→ GOAL: In the listing below, locate the line containing "What three.js and" and the line containing "const LUG_EDGE = 12;". Output both of them and every line between, exactly as written, and nothing more.
* BEGIN DATA SHOWN *
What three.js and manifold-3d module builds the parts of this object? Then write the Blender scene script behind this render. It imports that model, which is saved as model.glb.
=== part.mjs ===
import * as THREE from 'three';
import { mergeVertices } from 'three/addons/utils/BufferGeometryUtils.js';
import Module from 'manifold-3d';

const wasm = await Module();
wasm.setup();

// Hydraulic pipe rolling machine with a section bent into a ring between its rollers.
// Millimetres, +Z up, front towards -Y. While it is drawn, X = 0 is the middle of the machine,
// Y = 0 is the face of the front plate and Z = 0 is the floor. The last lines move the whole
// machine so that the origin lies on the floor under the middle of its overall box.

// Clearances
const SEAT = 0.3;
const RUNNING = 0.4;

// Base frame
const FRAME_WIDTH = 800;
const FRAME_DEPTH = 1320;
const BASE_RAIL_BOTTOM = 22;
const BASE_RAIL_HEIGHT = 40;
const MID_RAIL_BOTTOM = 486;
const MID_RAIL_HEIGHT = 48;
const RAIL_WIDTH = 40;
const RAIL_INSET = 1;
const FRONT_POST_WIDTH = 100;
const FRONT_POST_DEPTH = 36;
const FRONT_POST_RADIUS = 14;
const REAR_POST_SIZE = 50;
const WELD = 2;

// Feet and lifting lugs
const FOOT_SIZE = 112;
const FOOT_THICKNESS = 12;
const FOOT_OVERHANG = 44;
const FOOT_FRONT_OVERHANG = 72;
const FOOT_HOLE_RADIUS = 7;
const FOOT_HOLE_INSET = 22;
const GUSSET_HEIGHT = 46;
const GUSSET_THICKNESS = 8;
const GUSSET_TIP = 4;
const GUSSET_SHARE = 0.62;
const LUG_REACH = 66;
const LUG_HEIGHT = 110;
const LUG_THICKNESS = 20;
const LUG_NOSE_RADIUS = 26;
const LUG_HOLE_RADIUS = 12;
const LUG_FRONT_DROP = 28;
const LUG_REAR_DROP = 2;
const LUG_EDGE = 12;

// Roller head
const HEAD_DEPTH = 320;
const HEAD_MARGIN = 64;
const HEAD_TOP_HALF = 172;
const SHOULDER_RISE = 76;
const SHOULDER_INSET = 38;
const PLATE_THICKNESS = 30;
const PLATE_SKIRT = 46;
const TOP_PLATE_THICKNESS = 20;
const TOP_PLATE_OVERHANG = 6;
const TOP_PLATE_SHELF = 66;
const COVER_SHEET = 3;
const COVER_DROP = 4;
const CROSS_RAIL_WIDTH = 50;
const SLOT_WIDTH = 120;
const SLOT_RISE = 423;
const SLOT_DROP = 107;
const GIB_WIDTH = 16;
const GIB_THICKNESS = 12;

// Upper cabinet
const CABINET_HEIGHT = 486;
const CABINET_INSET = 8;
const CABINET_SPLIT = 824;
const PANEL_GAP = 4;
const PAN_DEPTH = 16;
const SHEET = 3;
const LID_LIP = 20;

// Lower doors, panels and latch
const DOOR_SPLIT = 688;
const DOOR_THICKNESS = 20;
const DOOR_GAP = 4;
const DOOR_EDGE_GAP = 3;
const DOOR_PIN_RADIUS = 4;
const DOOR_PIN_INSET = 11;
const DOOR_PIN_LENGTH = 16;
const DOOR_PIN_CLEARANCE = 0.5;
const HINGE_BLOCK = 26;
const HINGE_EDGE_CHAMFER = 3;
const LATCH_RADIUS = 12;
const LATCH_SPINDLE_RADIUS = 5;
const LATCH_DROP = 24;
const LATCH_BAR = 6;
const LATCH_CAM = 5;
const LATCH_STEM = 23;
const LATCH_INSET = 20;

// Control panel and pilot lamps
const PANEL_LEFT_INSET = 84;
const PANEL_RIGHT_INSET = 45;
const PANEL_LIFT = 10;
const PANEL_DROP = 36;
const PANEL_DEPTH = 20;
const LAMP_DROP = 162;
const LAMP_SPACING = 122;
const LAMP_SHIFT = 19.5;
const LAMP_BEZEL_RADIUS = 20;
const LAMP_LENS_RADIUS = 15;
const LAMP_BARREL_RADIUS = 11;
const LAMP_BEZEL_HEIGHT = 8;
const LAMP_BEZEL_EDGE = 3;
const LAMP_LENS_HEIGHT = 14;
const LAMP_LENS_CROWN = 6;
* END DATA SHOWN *
* BEGIN DATA SHOWN *
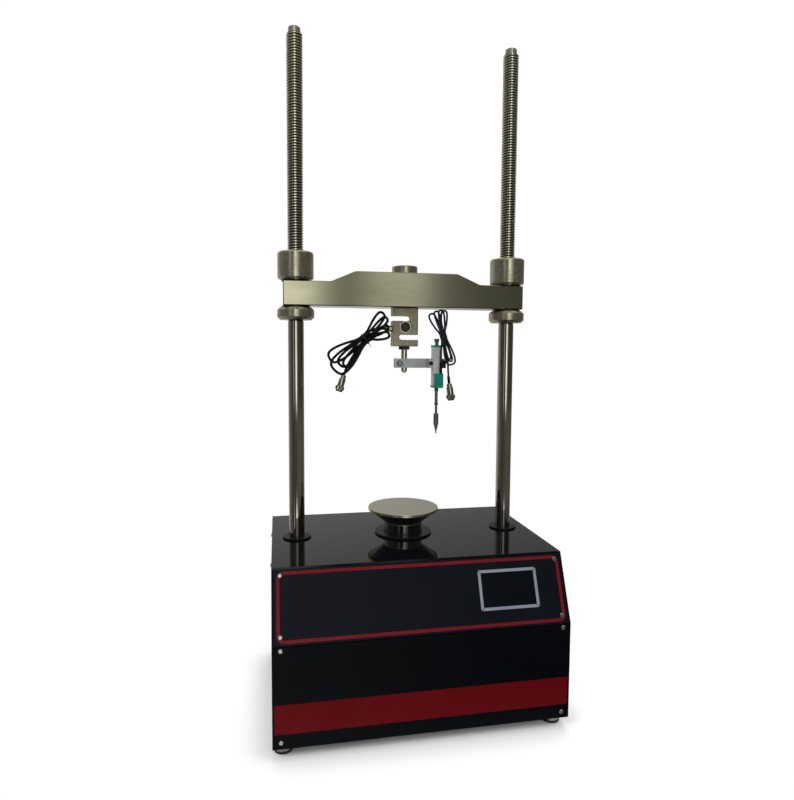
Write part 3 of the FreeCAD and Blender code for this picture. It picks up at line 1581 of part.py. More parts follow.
* END DATA SHOWN *
→ SOLUTION FOR THIS PROBLEM:
What three.js and manifold-3d module builds the parts of this object? Then write the Blender scene script behind this render. It imports that model, which is saved as model.glb.
=== part.mjs ===
import * as THREE from 'three';
import { mergeVertices } from 'three/addons/utils/BufferGeometryUtils.js';
import Module from 'manifold-3d';

const wasm = await Module();
wasm.setup();

// Hydraulic pipe rolling machine with a section bent into a ring between its rollers.
// Millimetres, +Z up, front towards -Y. While it is drawn, X = 0 is the middle of the machine,
// Y = 0 is the face of the front plate and Z = 0 is the floor. The last lines move the whole
// machine so that the origin lies on the floor under the middle of its overall box.

// Clearances
const SEAT = 0.3;
const RUNNING = 0.4;

// Base frame
const FRAME_WIDTH = 800;
const FRAME_DEPTH = 1320;
const BASE_RAIL_BOTTOM = 22;
const BASE_RAIL_HEIGHT = 40;
const MID_RAIL_BOTTOM = 486;
const MID_RAIL_HEIGHT = 48;
const RAIL_WIDTH = 40;
const RAIL_INSET = 1;
const FRONT_POST_WIDTH = 100;
const FRONT_POST_DEPTH = 36;
const FRONT_POST_RADIUS = 14;
const REAR_POST_SIZE = 50;
const WELD = 2;

// Feet and lifting lugs
const FOOT_SIZE = 112;
const FOOT_THICKNESS = 12;
const FOOT_OVERHANG = 44;
const FOOT_FRONT_OVERHANG = 72;
const FOOT_HOLE_RADIUS = 7;
const FOOT_HOLE_INSET = 22;
const GUSSET_HEIGHT = 46;
const GUSSET_THICKNESS = 8;
const GUSSET_TIP = 4;
const GUSSET_SHARE = 0.62;
const LUG_REACH = 66;
const LUG_HEIGHT = 110;
const LUG_THICKNESS = 20;
const LUG_NOSE_RADIUS = 26;
const LUG_HOLE_RADIUS = 12;
const LUG_FRONT_DROP = 28;
const LUG_REAR_DROP = 2;
const LUG_EDGE = 12;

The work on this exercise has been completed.